The ACTU has announced what is says is an industrial strategy to fight the budget. The recognition that unions have the power to fight the budget through strike action to make bosses pay is welcome.

This can be the basis for forcing a discussion inside the unions about what a real industrial campaign can look like.

But sadly, the ACTU is not talking about an industrial strategy to actually defeat the raft of nasty budget reforms, which are currently in crisis due to blockages in the Senate and a massive public backlash.

Instead, the ACTU plans seem to accept that the reforms will pass into law, and restrict union action to a push for new clauses in enterprise bargaining agreements to make bosses pay the costs.

As ACTU Secretary Dave Oliver explained, “More than 4 million Australian workers are covered by enterprise bargaining agreements and unions will be fighting to get clauses into all new agreements to help workers cope with the harsher budget measures.”

This will include plans for employers to pay the $7 GP fee on every occasion a doctor’s certificate is required for a day off sick, compensation for any increase to fuel tax and a “working parents allowance” of $13.75 a week to make up for freezes to the childcare rebate.

As the Save Medicare campaign in Sydney pointed out in an open letter responding to the ACTU announcement, “we are extremely concerned with a strategy that seemingly accepts and is framed solely on the basis that Abbott’s attacks, including the destruction of Medicare, will actually pass into law.”
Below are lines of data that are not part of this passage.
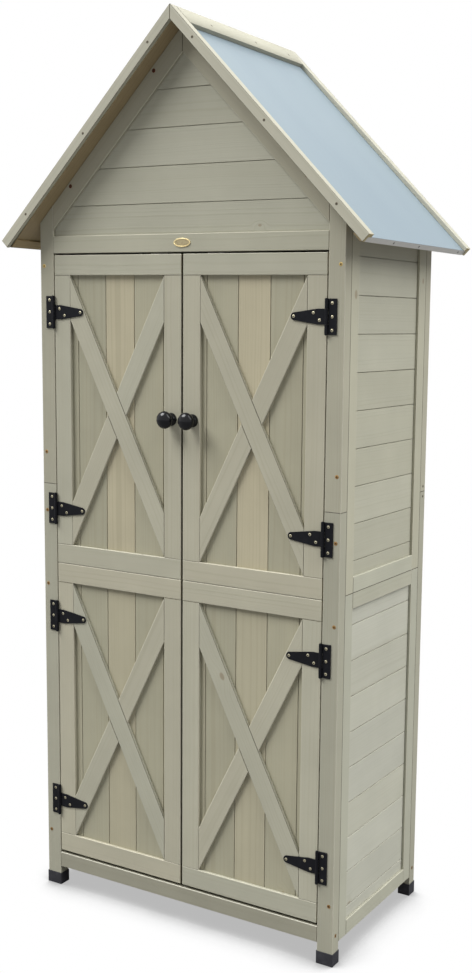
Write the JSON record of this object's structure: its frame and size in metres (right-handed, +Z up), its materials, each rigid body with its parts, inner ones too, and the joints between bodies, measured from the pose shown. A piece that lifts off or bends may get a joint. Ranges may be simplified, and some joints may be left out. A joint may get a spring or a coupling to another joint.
{
  "type": "storage shed",
  "caption": "Tall, narrow timber garden shed with hinged, cross-braced door leaves, slatted shelves inside and a steep gabled roof of sheet steel.",
  "frame": {"origin": "on the ground, under the middle of the roof's outline", "axes": "+Z up, +X to the right as seen from the front, -Y out of the front towards the viewer"},
  "size_m": [0.884, 0.474, 1.8885],
  "materials": {
    "front_timber": "thin sage-grey stain on planed softwood, grain and knots showing",
    "board_timber": "the same stain, warmer and a little darker on the boards",
    "roof_timber": "the same stain on the roof trim",
    "inner_timber": "bare planed softwood",
    "deck_timber": "bare softwood roof boards",
    "roof_steel": "smooth pale blue-grey coated sheet",
    "hinge_black": "semi-gloss black powder coat",
    "brass_screws": "brass-plated screw heads",
    "brass_plate": "brass with a darker blank field",
    "zinc_plate": "zinc-plated sheet",
    "knob_black": "glossy black",
    "foot_plastic": "moulded black plastic",
    "catch_plastic": "moulded white plastic"
  },
  "bodies": {
    "cabinet": {"front_left_lower_post": "front_timber", "front_left_upper_post": "front_timber", "front_right_lower_post": "front_timber", "front_right_upper_post": "front_timber", "rear_lower_posts": "front_timber", "rear_upper_posts": "front_timber", "left_lower_panel_frame": "front_timber", "left_upper_panel_frame": "front_timber", "right_lower_panel_frame": "front_timber", "right_upper_panel_frame": "front_timber", "rear_lower_panel_frame": "front_timber", "rear_upper_panel_frame": "front_timber", "front_gable_rafters": "front_timber", "rear_gable_rafters": "front_timber", "lintel": "front_timber", "sill": "front_timber", "left_panel_boards": "board_timber", "right_panel_boards": "board_timber", "rear_panel_boards": "board_timber", "front_gable_boards": "board_timber", "rear_gable_boards": "board_timber", "front_left_bargeboard": "roof_timber", "front_right_bargeboard": "roof_timber", "rear_left_bargeboard": "roof_timber", "rear_right_bargeboard": "roof_timber", "ridge_boards": "roof_timber", "eave_battens": "roof_timber", "floor_boards": "inner_timber", "floor_bearers": "inner_timber", "lower_shelf": "inner_timber", "upper_shelf": "inner_timber", "shelf_bearers": "inner_timber", "post_dowels": "inner_timber", "left_roof_deck": "deck_timber", "right_roof_deck": "deck_timber", "left_roof_sheet": "roof_steel", "right_roof_sheet": "roof_steel", "left_hinge_plates": "hinge_black", "right_hinge_plates": "hinge_black", "hinge_pins": "hinge_black", "hinge_plate_screws": "brass_screws", "lintel_plate": "brass_plate", "foot_caps": "foot_plastic", "door_catches": "catch_plastic"},
    "left_leaf": {"left_leaf_upper_frame": "front_timber", "left_leaf_lower_frame": "front_timber", "left_leaf_boards": "board_timber", "left_leaf_braces": "front_timber", "left_leaf_inner_plates": "zinc_plate", "left_hinge_straps": "hinge_black", "left_strap_screws": "brass_screws", "left_knob": "knob_black"},
    "right_leaf": {"right_leaf_upper_frame": "front_timber", "right_leaf_lower_frame": "front_timber", "right_leaf_boards": "board_timber", "right_leaf_braces": "front_timber", "right_leaf_inner_plates": "zinc_plate", "right_hinge_straps": "hinge_black", "right_strap_screws": "brass_screws", "right_knob": "knob_black"}
  },
  "joints": [
    {"name": "left_leaf_hinge", "type": "hinge", "parent": "cabinet", "child": "left_leaf", "pos_m": [-0.33475, -0.1974, 0.75], "axis": [0, 0, -1], "range_deg": [0, 180]},
    {"name": "right_leaf_hinge", "type": "hinge", "parent": "cabinet", "child": "right_leaf", "pos_m": [0.33475, -0.1974, 0.75], "axis": [0, 0, 1], "range_deg": [0, 180]}
  ]
}
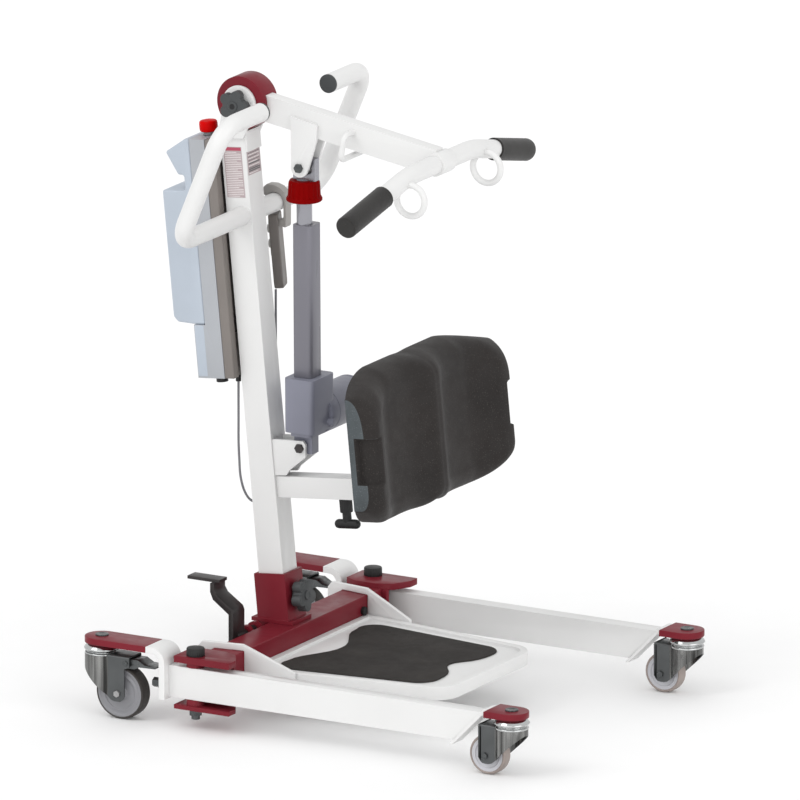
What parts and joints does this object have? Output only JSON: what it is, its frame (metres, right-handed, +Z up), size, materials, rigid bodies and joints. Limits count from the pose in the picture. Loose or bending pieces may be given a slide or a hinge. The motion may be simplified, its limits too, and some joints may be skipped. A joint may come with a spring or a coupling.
{
  "type": "sit to stand lift",
  "caption": "Wheeled standing aid: spreading legs, foot plate, leaning mast with a powered boom, grips, knee pad, battery pack and hand control.",
  "frame": {"origin": "middle of the footprint on the floor, under the four casters", "axes": "+X forward, to the open ends of the legs; +Y to the lift's left; +Z up"},
  "size_m": [0.9301, 0.716, 1.154],
  "materials": {
    "maroon_paint": "gloss",
    "white_paint": "satin",
    "zinc_steel": "satin",
    "grey_tyre": "matte",
    "grey_hub": "satin",
    "black_plastic": "satin",
    "mat_rubber": "matte",
    "grip_rubber": "matte",
    "pad_foam": "matte",
    "actuator_plastic": "satin",
    "actuator_alu": "satin",
    "shell_brown": "satin",
    "shell_grey": "satin",
    "battery_blue": "satin",
    "ring_red": "satin",
    "estop_red": "gloss",
    "pendant_grey": "satin",
    "button_grey": "satin",
    "cord_grey": "satin",
    "dark_steel": "satin"
  },
  "bodies": {
    "root": {"cross_member": "maroon_paint", "mast_socket": "maroon_paint", "pivot_brackets": "maroon_paint", "pivot_bolts": "zinc_steel", "gusset_plates": "white_paint", "footplate": "white_paint", "foot_mat": "mat_rubber", "base_bumpers": "black_plastic", "mast_tube": "white_paint", "mast_head": "white_paint", "lower_bracket": "white_paint", "knee_arm": "white_paint", "push_handles": "white_paint", "handle_caps": "black_plastic", "mount_rail": "dark_steel", "control_box_front": "shell_brown", "control_box_rear": "shell_grey", "cable_glands": "black_plastic", "pendant": "pendant_grey", "pendant_cord": "cord_grey", "pedal_lugs": "maroon_paint"},
    "leg_right": {"leg_tube_right": "white_paint", "leg_gooseneck_right": "white_paint", "caster_plates_right": "maroon_paint"},
    "leg_left": {"leg_tube_left": "white_paint", "leg_gooseneck_left": "white_paint", "caster_plates_left": "maroon_paint"},
    "rear_right_swivel": {"rear_right_fork": "zinc_steel"},
    "rear_right_wheel": {"rear_right_hub": "grey_hub", "rear_right_tyre": "grey_tyre"},
    "rear_right_brake_lever": {"rear_right_brake": "zinc_steel"},
    "front_right_swivel": {"front_right_fork": "zinc_steel"},
    "front_right_roller": {"front_right_wheel": "grey_hub"},
    "rear_left_swivel": {"rear_left_fork": "zinc_steel"},
    "rear_left_wheel": {"rear_left_hub": "grey_hub", "rear_left_tyre": "grey_tyre"},
    "rear_left_brake_lever": {"rear_left_brake": "zinc_steel"},
    "front_left_swivel": {"front_left_fork": "zinc_steel"},
    "front_left_roller": {"front_left_wheel": "grey_hub"},
    "battery_unit": {"battery": "battery_blue"},
    "pedal": {"leg_pedal": "dark_steel"},
    "boom": {"boom_hub": "maroon_paint", "boom_tube": "white_paint", "boom_pins": "zinc_steel", "crossbar": "white_paint", "sling_loops": "white_paint", "grips": "grip_rubber"},
    "actuator": {"actuator_tube": "actuator_alu", "actuator_gearbox": "actuator_plastic", "actuator_motor": "actuator_plastic"},
    "rod": {"actuator_rod": "actuator_alu"},
    "ring": {"release_ring": "ring_red"},
    "knee_support": {"knee_pad": "pad_foam", "knee_bracket": "zinc_steel"},
    "clamp": {"clamp_handle": "black_plastic"},
    "lower_knob": {"mast_knob": "black_plastic"},
    "upper_knob": {"boom_knob": "black_plastic"},
    "estop": {"estop_button": "estop_red"},
    "button_up": {"pendant_button_up": "button_grey"},
    "button_down": {"pendant_button_down": "button_grey"}
  },
  "joints": [
    {"name": "leg_right_open", "type": "hinge", "parent": "root", "child": "leg_right", "pos_m": [-0.232, -0.326, 0.087], "axis": [0, 0, -1], "range_deg": [0, 9]},
    {"name": "leg_left_open", "type": "hinge", "parent": "root", "child": "leg_left", "pos_m": [-0.232, 0.326, 0.087], "axis": [0, 0, 1], "range_deg": [0, 9.5]},
    {"name": "pedal_press", "type": "hinge", "parent": "root", "child": "pedal", "pos_m": [-0.262, -0.125, 0.122], "axis": [0, -1, 0], "range_deg": [0, 26]},
    {"name": "rear_right_turn", "type": "hinge", "parent": "leg_right", "child": "rear_right_swivel", "pos_m": [-0.43, -0.326, 0.13], "axis": [0, 0, 1], "continuous": true},
    {"name": "rear_right_roll", "type": "hinge", "parent": "rear_right_swivel", "child": "rear_right_wheel", "pos_m": [-0.385, -0.326, 0.05], "axis": [0, 1, 0], "continuous": true},
    {"name": "rear_right_brake_press", "type": "hinge", "parent": "rear_right_swivel", "child": "rear_right_brake_lever", "pos_m": [-0.368, -0.326, 0.11], "axis": [0, 1, 0], "range_deg": [0, 6]},
    {"name": "front_right_turn", "type": "hinge", "parent": "leg_right", "child": "front_right_swivel", "pos_m": [0.433, -0.326, 0.105], "axis": [0, 0, 1], "continuous": true},
    {"name": "front_right_roll", "type": "hinge", "parent": "front_right_swivel", "child": "front_right_roller", "pos_m": [0.388, -0.326, 0.0375], "axis": [0, 1, 0], "continuous": true},
    {"name": "rear_left_turn", "type": "hinge", "parent": "leg_left", "child": "rear_left_swivel", "pos_m": [-0.43, 0.326, 0.13], "axis": [0, 0, 1], "continuous": true},
    {"name": "rear_left_roll", "type": "hinge", "parent": "rear_left_swivel", "child": "rear_left_wheel", "pos_m": [-0.385, 0.326, 0.05], "axis": [0, 1, 0], "continuous": true},
    {"name": "rear_left_brake_press", "type": "hinge", "parent": "rear_left_swivel", "child": "rear_left_brake_lever", "pos_m": [-0.368, 0.326, 0.11], "axis": [0, 1, 0], "range_deg": [0, 6]},
    {"name": "front_left_turn", "type": "hinge", "parent": "leg_left", "child": "front_left_swivel", "pos_m": [0.433, 0.326, 0.105], "axis": [0, 0, 1], "continuous": true},
    {"name": "front_left_roll", "type": "hinge", "parent": "front_left_swivel", "child": "front_left_roller", "pos_m": [0.388, 0.326, 0.0375], "axis": [0, 1, 0], "continuous": true},
    {"name": "boom_lift", "type": "hinge", "parent": "root", "child": "boom", "pos_m": [-0.31, 0, 1.104], "axis": [0, -1, 0], "range_deg": [0, 45]},
    {"name": "actuator_tilt", "type": "hinge", "parent": "root", "child": "actuator", "pos_m": [-0.1867, 0, 0.4661], "axis": [0, 1, 0], "range_deg": [0, 3.82]},
    {"name": "rod_extend", "type": "slide", "parent": "actuator", "child": "rod", "axis": [-0.0065, 0, 1], "range_m": [0, 0.1185]},
    {"name": "ring_pull", "type": "slide", "parent": "rod", "child": "ring", "axis": [0.0065, 0, -1], "range_m": [0, 0.008], "stiffness_N_per_m": 600, "springref_m": -0.004},
    {"name": "knee_slide", "type": "slide", "parent": "root", "child": "knee_support", "axis": [0.9952, 0, 0.0983], "range_m": [-0.055, 0.045]},
    {"name": "knee_clamp_turn", "type": "hinge", "parent": "root", "child": "clamp", "pos_m": [-0.10329, 0, 0.37882], "axis": [-0.0983, 0, 0.9952], "continuous": true},
    {"name": "mast_knob_turn", "type": "hinge", "parent": "root", "child": "lower_knob", "pos_m": [-0.20129, 0, 0.18073], "axis": [0.9952, 0, 0.0983], "continuous": true},
    {"name": "boom_knob_turn", "type": "hinge", "parent": "root", "child": "upper_knob", "pos_m": [-0.31, -0.045, 1.104], "axis": [0, -1, 0], "continuous": true},
    {"name": "estop_press", "type": "slide", "parent": "root", "child": "estop", "axis": [0.0983, 0, -0.9952], "range_m": [0, 0.004], "stiffness_N_per_m": 800, "springref_m": -0.002},
    {"name": "pendant_up_press", "type": "slide", "parent": "root", "child": "button_up", "axis": [0.9351, 0.342, 0.0924], "range_m": [0, 0.0012], "stiffness_N_per_m": 500, "springref_m": -0.001},
    {"name": "pendant_down_press", "type": "slide", "parent": "root", "child": "button_down", "axis": [0.9351, 0.342, 0.0924], "range_m": [0, 0.0012], "stiffness_N_per_m": 500, "springref_m": -0.001},
    {"name": "battery_lift", "type": "slide", "parent": "root", "child": "battery_unit", "axis": [-0.0983, 0, 0.9952], "range_m": [0, 0.1]}
  ],
  "couplings": [
    {"joint": "leg_left_open", "follows": "leg_right_open", "ratio": 1},
    {"joint": "pedal_press", "follows": "leg_right_open", "ratio": 2.7778},
    {"joint": "actuator_tilt", "follows": "boom_lift", "ratio": 0.08428},
    {"joint": "rod_extend", "follows": "boom_lift", "m_per_rad": 0.15009}
  ]
}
A strategy based on fighting to recoup the costs of the budget attacks in enterprise agreements will no nothing to help workers not in unions, or those in workplaces without the industrial muscle to force employers to accept the clauses. It accepts a sectional response to the budget attacks, rather than looking to mobilise the whole union movement to fight on behalf of the working class as a whole.

Worse, the aim of some of the key budget changes is far broader than simply the direct costs it will impose on workers in the here and now. The GP fee for instance is primarily an ideological attack aimed at destroying Medicare as a universal health system.
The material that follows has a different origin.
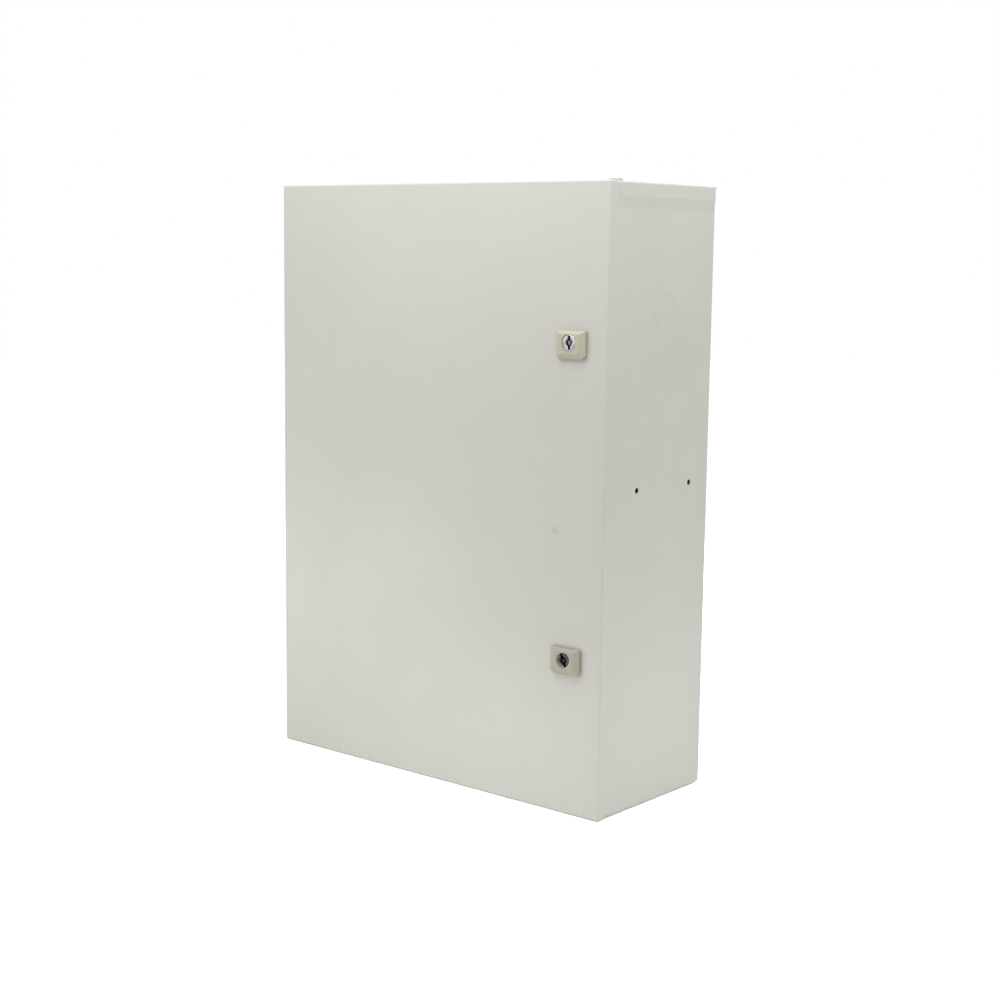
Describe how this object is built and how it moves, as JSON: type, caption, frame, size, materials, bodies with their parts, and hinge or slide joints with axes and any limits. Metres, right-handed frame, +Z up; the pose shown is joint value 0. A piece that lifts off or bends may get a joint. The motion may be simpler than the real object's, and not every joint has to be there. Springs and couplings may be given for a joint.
{
  "type": "wall-mounting utility cabinet",
  "caption": "Flat wall-mounting sheet-steel equipment cabinet with a hinged full-face door, quarter-turn locks in beige escutcheons and an inner mounting plate.",
  "frame": {"origin": "under the middle of the cabinet's bounding box, on the surface that it stands on", "axes": "+Z up, -Y the way the door faces, +Y towards the wall, +X towards the lock side"},
  "size_m": [0.5, 0.21, 0.7024],
  "materials": {
    "cabinet_paint": "semi-gloss light grey powder coat",
    "galvanised_steel": "galvanised sheet",
    "zinc_hardware": "zinc-plated",
    "zinc_diecast": "satin chromed zinc die casting",
    "lock_chrome": "bright chrome",
    "beige_plastic": "moulded beige plastic, fine satin",
    "foam_gasket": "foamed polyurethane",
    "black_rubber": "matt black rubber"
  },
  "bodies": {
    "cabinet": {"shell_wrap": "cabinet_paint", "roof_panel": "cabinet_paint", "floor_panel": "cabinet_paint", "gland_plate": "cabinet_paint", "gland_studs": "zinc_hardware", "gland_gasket": "black_rubber", "gland_nuts": "zinc_hardware", "plate_studs": "zinc_hardware", "mounting_plate": "galvanised_steel", "plate_washers": "zinc_hardware", "plate_nuts": "zinc_hardware", "earth_stud": "zinc_hardware", "earth_washer": "zinc_hardware", "earth_nut": "zinc_hardware", "upper_hinge_bracket": "zinc_hardware", "upper_hinge_pin": "zinc_hardware", "upper_hinge_screws": "zinc_hardware", "lower_hinge_bracket": "zinc_hardware", "lower_hinge_pin": "zinc_hardware", "lower_hinge_screws": "zinc_hardware"},
    "door": {"door_panel": "cabinet_paint", "door_gasket": "foam_gasket", "door_rail_left": "galvanised_steel", "door_rail_right": "galvanised_steel", "door_earth_stud": "zinc_hardware", "door_earth_nut": "zinc_hardware", "upper_hinge_leaf": "zinc_hardware", "upper_lock_seal": "black_rubber", "upper_escutcheon": "beige_plastic", "upper_lock_housing": "zinc_diecast", "upper_lock_nut": "zinc_hardware", "lower_hinge_leaf": "zinc_hardware", "lower_lock_seal": "black_rubber", "lower_escutcheon": "beige_plastic", "lower_lock_housing": "zinc_diecast", "lower_lock_nut": "zinc_hardware"},
    "upper_lock": {"upper_lock_insert": "lock_chrome", "upper_lock_cam": "zinc_hardware", "upper_cam_washer": "zinc_hardware", "upper_cam_screw": "zinc_hardware"},
    "lower_lock": {"lower_lock_insert": "lock_chrome", "lower_lock_cam": "zinc_hardware", "lower_cam_washer": "zinc_hardware", "lower_cam_screw": "zinc_hardware"}
  },
  "joints": [
    {"name": "door_hinge", "type": "hinge", "parent": "cabinet", "child": "door", "pos_m": [-0.2445, -0.0925, 0.3505], "axis": [0, 0, -1], "range_deg": [0, 120]},
    {"name": "upper_lock_turn", "type": "hinge", "parent": "door", "child": "upper_lock", "pos_m": [0.2025, -0.098, 0.5275], "axis": [0, -1, 0], "range_deg": [0, 90]},
    {"name": "lower_lock_turn", "type": "hinge", "parent": "door", "child": "lower_lock", "pos_m": [0.2025, -0.098, 0.1775], "axis": [0, -1, 0], "range_deg": [-25, 65]}
  ]
}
This point was also made by Save Medicare in their letter, “what is at stake in the current struggle over Medicare is not simply the economic impact of $7 co-payments for low income people (as real as this will be), but also that any co-payment opens the door to constant attempts to shift increasing costs onto workers and the poor once the hold of bulk-billing is lost.”
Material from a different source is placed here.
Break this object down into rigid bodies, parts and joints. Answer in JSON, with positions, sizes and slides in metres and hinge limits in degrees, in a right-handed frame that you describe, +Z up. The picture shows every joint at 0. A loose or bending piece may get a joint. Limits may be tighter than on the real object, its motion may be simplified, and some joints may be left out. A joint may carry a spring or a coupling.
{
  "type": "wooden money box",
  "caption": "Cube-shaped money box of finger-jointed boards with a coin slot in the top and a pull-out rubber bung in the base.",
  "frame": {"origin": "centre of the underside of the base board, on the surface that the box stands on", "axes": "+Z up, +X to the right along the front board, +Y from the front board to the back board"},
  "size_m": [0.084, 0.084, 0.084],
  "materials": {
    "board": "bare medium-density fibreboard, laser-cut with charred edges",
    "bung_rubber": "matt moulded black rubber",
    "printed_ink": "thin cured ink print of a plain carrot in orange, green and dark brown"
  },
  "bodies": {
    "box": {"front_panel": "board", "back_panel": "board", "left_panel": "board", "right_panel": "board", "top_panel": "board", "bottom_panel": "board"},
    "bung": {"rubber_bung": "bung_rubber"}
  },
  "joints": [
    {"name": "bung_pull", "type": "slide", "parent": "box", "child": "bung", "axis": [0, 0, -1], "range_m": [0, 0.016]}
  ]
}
Stopping the plans outright

According to the ACTU’s Working Life website, “unions reiterated their main priority will be to stop measures such as the $7 GP co-payment and the reintroduction of fuel excise indexation from ever being implemented”.

But instead of outlining how this aim can be achieved through struggle, senior union leaders have simply talked of a campaign focused on voting Abbott out in two and a half years’ time.

Some of the budget cuts have already been allowed to go through, with jobs already going at CSIRO and in the federal public service. These cuts could have been stopped. They remain deeply unpopular.

What is needed to defeat the remainder of the budget is a campaign of large, angry demonstrations and ongoing stopwork rallies. This means a union mobilisation at least on the scale of the Your Rights at Work campaign against WorkChoices. This saw tens of thousands of unionists take part in co-ordinated national days of stopwork action in 2005 and 2006.

Such a campaign could cost the bosses millions and make big business think the agenda of cuts is not worth the pain.

The ACTU has set a date for a national day of action on a weekday on 23 October. But as yet there is no indication of whether this will involve serious stopwork action.

As we go to press the date for union delegates meetings planned in September is barely a month away, but the meetings have not been officially announced.

Every union member need to start the discussion in their union about mobilising for the October day of action now. Motions passed at union branch meetings pressing union leaders to stage stopwork action on the day can help make sure they take the mobilisation seriously.

In Sydney union activists are organising a meeting on Saturday 6 September to discuss what can be done to push for a more serious campaign against the budget. Abbott is in a world of trouble. We can’t afford to let him off the hook.